Thank you. I intend to. Heian ghosts are far more elegant than Heian ghoulies.

[identity profile] paleaswater.livejournal.com 2006-08-02 12:03 pm (UTC)(link)
Oh, I would love to read it. I really haven't seen any Hundred Ghosts fanfic stories except for the Chinese ones, who seem to get Seimei right, but never could get Hundred Ghosts right, since they just don't understand the concept of an ghoul that is conjured up by human feelings. Btw, vol 13 is out in Chinese finally. Yeah!

[identity profile] flemmings.livejournal.com 2006-08-02 03:18 pm (UTC)(link)
I'm not sure I understand a ghoul conjured up by human feelings either. In Yumemakura the oni are either human beings transformed by their passions, except rarely when they're the stock Japanese thing with long necks or bulging heads or a dog walking on its hind legs, wasn't it? that eat human eyeballs. That sort of ghoulie is the stuff of 12 year old campfire ghost stories: grotesque and grand guignol.

Hundred Ghosts ghoulies like the ones that make off with the head from the funeral are regular grotesque ghoulies, though the wrinkle that the woman transformed by passion in that one was a cat was rather nice. Or else they're ordinary Japanese ghosts, like the little girl who burned to death and keeps hanging around. The kind you're talking about is more the one in the miniature garden, yes? something untamed and psychotic in life that still operates after death. But that case really was a psychotic and not as... weird tales as stories where things unseen follow you. That nightmare trip Ritsu and his mother make in the snow when he's young, for instance.

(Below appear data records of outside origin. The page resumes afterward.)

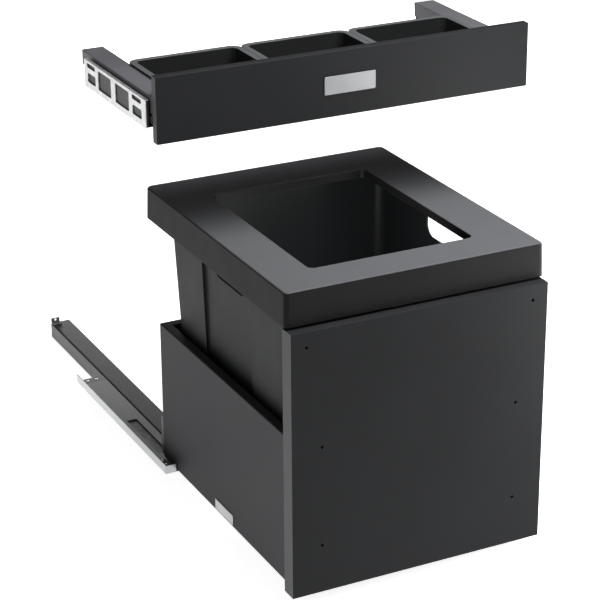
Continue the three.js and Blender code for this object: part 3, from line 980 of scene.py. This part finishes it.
@dataclass
class Runners:
    """The fixed profiles, the telescopic rails and the rails along the cabinet walls."""

    profile_sheet: float = 2 * MM
    rail_sheet: float = 1.5 * MM
    web_sheet: float = 1.2 * MM
    rivet: tuple[tuple[float, float], ...] = (
        (0.0, 0.0), (2.6, 0.0), (2.6, 0.1), (2.35, 0.4), (1.9, 0.62), (1.2, 0.76), (0.0, 0.8),
    )
    screw: tuple[tuple[float, float], ...] = (
        (0.0, 0.0), (3.0, 0.0), (3.0, 0.5), (2.9, 1.1), (2.55, 1.75), (2.0, 2.2), (1.2, 2.4),
        (1.15, 1.2), (0.0, 0.9),
    )
    rivet_height: float = 0.8
    rivet_insets: tuple[float, float] = (13.5 * MM, 28 * MM)
    end_plate: float = 1 * MM
    stop_width: float = 17.5 * MM
    stop_gap: float = 1.5 * MM

    def build(self) -> None:
        """Makes the steel parts and dresses the plastic ones."""
        self.channel("floor_channel", CHANNEL_COAT, "base_profile", self.profile_sheet)
        self.channel("telescopic_rail", BRIGHT_PLATE, "middle_rail", self.rail_sheet)
        self.wall_rails()
        self.rail_ends()
        for place in (1, 2, 3):
            self.screw_heads(place)
        for node in ("front_glide", "rear_glide"):
            dress_pair(node, RUNNER_PLASTIC)
        dress_pair("rear_clip", BAR_COAT, Softening(0.2 * MM))
        dress_pair("rail_cover", ZINC_SHEET, Softening(0.15 * MM))

    def channel(self, name: str, finish: Finish, node: str, sheet: float) -> None:
        """Makes a pair of channels that are open towards the middle of the unit."""
        path = (">[", "[[", "[]", ">]")
        BentSheet.of(f"{node}_left", sheet, path, bend=2.2 * MM).pair(name, finish, node)

    def wall_rails(self) -> None:
        """Makes the rails along the cabinet walls, each with a low stop at its front."""
        low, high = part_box("cabinet_rail_left")
        half = self.web_sheet / 2
        sheet = BentSheet.of(
            "cabinet_rail_left", self.web_sheet, (">[", "[[", "[>"), bend=1.4 * MM
        )
        stop_low = Vector((low.x + self.web_sheet, low.y + 0.75 * MM - half, low.z + half))
        stop_high = Vector(
            (low.x + self.stop_width, stop_low.y + 0.01 * MM, high.z - self.stop_gap)
        )
        for side in Side:
            work = sheet.form()
            stop = work.block(stop_low, stop_high)
            sides = unique(face for vert in stop for face in vert.link_faces)
            flat = [face for face in sides if face.normal.y > -0.9]
            bmesh.ops.delete(work.mesh, geom=flat, context="FACES")
            work.mirror(side)
            work.finish(
                f"wall_rail_{side}",
                WALL_ZINC,
                (f"cabinet_rail_{side}",),
                self.web_sheet,
                True,
                Softening(0.2 * MM),
            )

    def rail_ends(self) -> None:
        """Makes the plates at the rear ends of the rails, each with two rivets."""
        low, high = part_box("rail_end_plate_left")
        middle = (low.y + high.y) / 2
        for side in Side:
            work = Workpiece()
            work.block(low, Vector((high.x, high.y, low.z + self.end_plate)))
            work.mirror(side)
            node = f"rail_end_plate_{side}"
            work.finish(f"rail_end_{side}", END_ZINC, (node,), softening=Softening(0.15 * MM))
            rivets = Workpiece()
            for inset in self.rivet_insets:
                seat = Vector((low.x + inset, middle, low.z + self.end_plate * 0.95))
                profile = [(r * MM, z * MM * self.rivet_height) for r, z in self.rivet]
                rivets.take(turned(profile, seat))
            rivets.mirror(side)
            rivets.finish(
                f"rail_rivets_{side}", BRIGHT_SCREW, (node,), softening=Softening(0.1 * MM)
            )

    def screw_heads(self, place: int) -> None:
        """Makes a pair of socket screw heads, at a place counted along the rail."""
        low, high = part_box(f"rail_screw_{place}_left")
        seat = Vector(((low.x + high.x) / 2, (low.y + high.y) / 2, low.z))
        for side in Side:
            work = turned([(r * MM, z * MM) for r, z in self.screw], seat)
            work.turn_out(Vector((0, 0, -1)))
            work.mirror(side)
            work.finish(
                f"screw_head_{place}_{side}", BRIGHT_SCREW,
                (f"rail_screw_{place}_{side}",), softening=Softening(0.1 * MM),
            )


# ---------- inner drawer


@dataclass
class Tray:
    """One loose organiser tray with a broad flat rim."""

    place: str
    rim: float = 9 * MM
    wall: float = 2 * MM
    corner: float = 12 * MM

    def build(self) -> None:
        """Makes the tray."""
        node = f"tray_{self.place}"
        low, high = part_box(node)
        work = Workpiece()

        def level(inset: float, height: float, radius: float) -> Edges:
            """Adds the outline of the tray's outer skin at a height."""
            return work.ring_within(low, high, inset, height, radius)

        body = self.rim - self.wall
        under_rim = high.z - self.wall
        rings = [
            level(body + 5 * MM, low.z, self.corner - 3 * MM),
            level(body + 2.6 * MM, low.z + 1.2 * MM, self.corner - 2 * MM),
            level(body + 1.5 * MM, low.z + 4 * MM, self.corner - 1 * MM),
            level(body, under_rim, self.corner),
            level(self.wall, under_rim, self.corner + 1 * MM),
            level(self.wall, under_rim - 1.6 * MM, self.corner + 1 * MM),
        ]
        work.skin(*rings)
        work.cap(rings[0])
        work.turn_out(Vector((0, 0, -1)))
        work.finish(
            f"{node}_moulding", TRAY_PLASTIC, (node,), self.wall, False, Softening(0.7 * MM, 3)
        )


@dataclass
class FixingPlates:
    """The bright plates on the cabinet's side walls, with six rounded windows each.

    Attributes:
        windows: For each window its start and end along the plate from the rear, its top and
            bottom below the plate's top edge, all as shares, and its corner radius.
    """

    sheet: float = 1.5 * MM
    windows: tuple[tuple[float, float, float, float, float], ...] = (
        (0.05, 0.185, 0.08, 0.24, 2.9 * MM),
        (0.055, 0.19, 0.43, 0.77, 2.6 * MM),
        (0.235, 0.45, 0.11, 0.8, 2.6 * MM),
        (0.52, 0.74, 0.11, 0.8, 2.6 * MM),
        (0.79, 0.935, 0.08, 0.24, 2.9 * MM),
        (0.795, 0.94, 0.44, 0.77, 2.6 * MM),
    )
    fold_inset: float = 2 * MM

    def build(self) -> None:
        """Makes both plates."""
        for side in Side:
            self.plate(side)

    def plate(self, side: Side) -> None:
        """Makes the plate on one wall."""
        low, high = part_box("adapter_plate_left")
        length, height = high.y - low.y, high.z - low.z
        work = Workpiece()
        loops = work.ring((low.y, high.y), (low.z, high.z), 0.0, 1.4 * MM, 4)
        for start, end, top, bottom, radius in self.windows:
            along = (high.y - end * length, high.y - start * length)
            upright = (high.z - bottom * height, high.z - top * height)
            loops += work.ring(along, upright, 0.0, radius, 6)
        bmesh.ops.triangle_fill(work.mesh, use_beauty=True, edges=loops, normal=(0.0, 0.0, 1.0))
        bmesh.ops.transform(work.mesh, matrix=STAND_UP, verts=work.mesh.verts)
        bmesh.ops.translate(work.mesh, vec=(low.x + self.sheet / 2, 0, 0), verts=work.mesh.verts)
        self.fold(work, low, high)
        work.mirror(side)
        work.finish(
            f"fixing_plate_{side}", BRIGHT_PLATE, (f"adapter_plate_{side}",),
            self.sheet, True, Softening(0.3 * MM, 2),
        )

    def fold(self, work: Workpiece, low: Vector, high: Vector) -> None:
        """Adds the narrow fold along the top of a plate between two corners."""
        level = high.z - self.sheet / 2
        start = low.x + self.sheet * 1.2
        front, rear = low.y + self.fold_inset, high.y - self.fold_inset
        corners = ((start, front), (high.x, front), (high.x, rear), (start, rear))
        work.mesh.faces.new([work.mesh.verts.new((x, y, level)) for x, y in corners])


@dataclass
class Drawer:
    """The shallow inner drawer with its front, side bars, tray pan and slides."""

    front_edge: Softening = field(default_factory=lambda: Softening(0.8 * MM, 3))
    bar_edge: Softening = field(default_factory=lambda: Softening(0.9 * MM, 3))
    sheet: float = 1.5 * MM

    def build(self) -> None:
        """Dresses the front, bars and slides, and makes the pan, badge and trays."""
        dress_node("drawer_front", FRONT_BOARD, self.front_edge)
        dress_pair("drawer_side", BAR_COAT, self.bar_edge)
        dress_pair("drawer_cap", RUNNER_PLASTIC, Softening(0.5 * MM))
        dress_pair("slide_block", RUNNER_PLASTIC)
        dress_pair("drawer_runner", ZINC_SHEET, Softening(0.2 * MM))
        self.pan()
        self.badge()
        FixingPlates().build()
        for place in ("left", "centre", "right"):
            Tray(place).build()

    def pan(self) -> None:
        """Makes the pan that the trays stand in, and the slides beside the drawer."""
        trough = ("[>", "[[", "][", "]>")
        BentSheet.of("tray_pan", self.sheet, trough).form().finish(
            "tray_shelf", BAR_COAT, ("tray_pan",), self.sheet, True, Softening(0.2 * MM)
        )
        slide = BentSheet.of("drawer_slide_left", self.sheet, trough)
        slide.pair("drawer_trough", ZINC_SHEET, "drawer_slide")

    def badge(self) -> None:
        """Makes the plain plate on the drawer front, with a fine raised border."""
        low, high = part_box("badge_plate")
        work = Workpiece()
        loop = work.ring((low.x, high.x), (low.z, high.z), 0.0, 1.5 * MM, 5)
        work.cap(loop)
        face = work.mesh.faces[:][0]
        bmesh.ops.inset_region(work.mesh, faces=[face], thickness=1.3 * MM, depth=0.0)
        bmesh.ops.inset_region(work.mesh, faces=[face], thickness=0.3 * MM, depth=-0.2 * MM)
        stand = Matrix(((1, 0, 0), (0, 0, -1), (0, 1, 0))).to_4x4()
        bmesh.ops.transform(work.mesh, matrix=stand, verts=work.mesh.verts)
        bmesh.ops.translate(work.mesh, vec=(0, low.y, 0), verts=work.mesh.verts)
        work.turn_out(Vector((0, -1, 0)))
        work.finish("badge", BADGE_STEEL, ("badge_plate",), 0.5 * MM, False, Softening(0.1 * MM))


# ---------- studio


@dataclass(frozen=True)
class Softbox:
    """A large soft light that looks at a point of the unit."""

    name: str
    place: tuple[float, float, float]
    aim: tuple[float, float, float]
    size: tuple[float, float]
    power: float

    def build(self) -> None:
        """Adds the light to the scene."""
        data = bpy.data.lights.new(self.name, "AREA")
        data.shape = "RECTANGLE"
        data.size, data.size_y = self.size
        data.energy = self.power
        light = put(self.name, data)
        light.visible_camera = False
        light.location = self.place
        look = Vector(self.aim) - Vector(self.place)
        light.rotation_euler = look.to_track_quat("-Z", "Y").to_euler()


@dataclass(frozen=True)
class Studio:
    """The pale floor, the lights and the camera."""

    world: float = 0.1
    floor_colour: Colour = (0.78, 0.785, 0.79)
    floor_glow: float = 0.86
    floor_half: float = 9.0
    floor_gap: float = 0.6 * MM
    camera_place: tuple[float, float, float] = (-1.2654, -2.6837, 1.4757)
    heading: float = 26.426
    descent: float = 22.896
    roll: float = -0.399
    lens: float = 128.12
    sensor: float = 36.0
    softboxes: tuple[Softbox, ...] = (
        Softbox("top_key", (0.3, -0.74, 1.6), (0.05, -0.4, 0.45), (0.8, 0.85), 42.0),
        Softbox("left_fill", (-2.4, -0.6, 1.2), (-0.1, -0.2, 0.3), (1.4, 1.6), 12.0),
        Softbox("rear_fill", (0.9, 2.3, 0.3), (0.0, 0.0, 0.24), (1.8, 0.4), 16.0),
        Softbox("right_edge", (0.46, -0.66, 0.36), (0.1, -0.49, 0.36), (0.12, 0.6), 4.0),
        Softbox("inner_glow", (-0.04, -0.36, 0.4), (0.02, -0.1, 0.36), (0.1, 0.06), 0.75),
    )

    def build(self) -> None:
        """Adds everything that surrounds the unit."""
        self.floor()
        self.sky()
        for box in self.softboxes:
            box.build()
        self.camera()

    def floor(self) -> None:
        """Adds the floor, a hair below the unit."""
        mesh = bmesh.new()
        bmesh.ops.create_grid(mesh, x_segments=4, y_segments=4, size=self.floor_half)
        bmesh.ops.translate(mesh, vec=(0, 0, -self.floor_gap), verts=mesh.verts)
        data = bpy.data.meshes.new("studio_floor")
        mesh.to_mesh(data)
        mesh.free()
        floor = put("studio_floor", data)
        graph = Graph("pale_floor")
        cloud = graph.noise(0.8, 2.0)
        tone = graph.blend(
            cloud.spread(0.3, 0.7), shade(self.floor_colour, 0.985), self.floor_colour
        )
        data.materials.append(
            graph.surface(
                Base_Color=tone,
                Roughness=0.8 + cloud * 0.1,
                Specular_IOR_Level=0.2,
                Emission_Strength=self.floor_glow,
            )
        )

    def sky(self) -> None:
        """Sets the even light from all round."""
        world = bpy.data.worlds.new("soft_room")
        world.use_nodes = True
        tree = world.node_tree
        fill = tree.nodes["Background"]
        fill.inputs["Color"].default_value = (1.0, 1.0, 1.0, 1.0)
        fill.inputs["Strength"].default_value = self.world
        backdrop = tree.nodes.new("ShaderNodeBackground")
        backdrop.inputs["Color"].default_value = (1.0, 1.0, 1.0, 1.0)
        rays = tree.nodes.new("ShaderNodeLightPath")
        choice = tree.nodes.new("ShaderNodeMixShader")
        for source, target in (
            (rays.outputs["Is Camera Ray"], choice.inputs[0]),
            (fill.outputs[0], choice.inputs[1]),
            (backdrop.outputs[0], choice.inputs[2]),
            (choice.outputs[0], tree.nodes["World Output"].inputs["Surface"]),
        ):
            tree.links.new(source, target)
        bpy.context.scene.world = world
        bpy.context.scene.view_settings.view_transform = "Standard"

    def camera(self) -> None:
        """Adds the camera at the front left, above the unit."""
        data = bpy.data.cameras.new("camera")
        data.sensor_width = self.sensor
        data.lens = self.lens
        data.clip_start, data.clip_end = 0.05, 60.0
        camera = put("camera", data)
        turn = Quaternion((0, 0, 1), math.radians(-self.heading))
        tilt = Quaternion((1, 0, 0), math.radians(90 - self.descent))
        level = Quaternion((0, 0, 1), math.radians(self.roll))
        camera.rotation_mode = "QUATERNION"
        camera.rotation_quaternion = turn @ tilt @ level
        camera.location = self.camera_place
        bpy.context.scene.camera = camera


def main() -> None:
    """Builds the studio and every sub-assembly in order."""
    logging.basicConfig(level=logging.INFO, format="%(message)s")
    for part in (Studio(), Carriage(), Bin(), Lid(), Runners(), Drawer()):
        part.build()
        log.info("%s done", type(part).__name__)


if __name__ == "__main__":
    main()
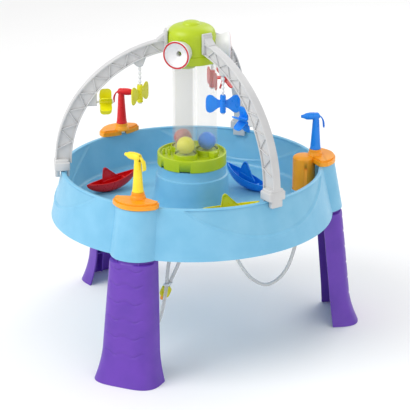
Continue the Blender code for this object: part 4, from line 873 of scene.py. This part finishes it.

[identity profile] paleaswater.livejournal.com 2006-08-04 01:09 am (UTC)(link)
Sorry, I meant it the other way around. I think the Chinese are so people centric that they simply can not imagine supernatural creatures who are not somehow by-products of human feelings. Their ghosts & creatures are like the ones in Onmyouji, all of them are somehow related to humans. Not like the hundred ghost creatures, who are totally alien. The Chinese ghosts for elegant stories and occasionally even deep philosophy, but I always preferred the otherness of hundred ghost.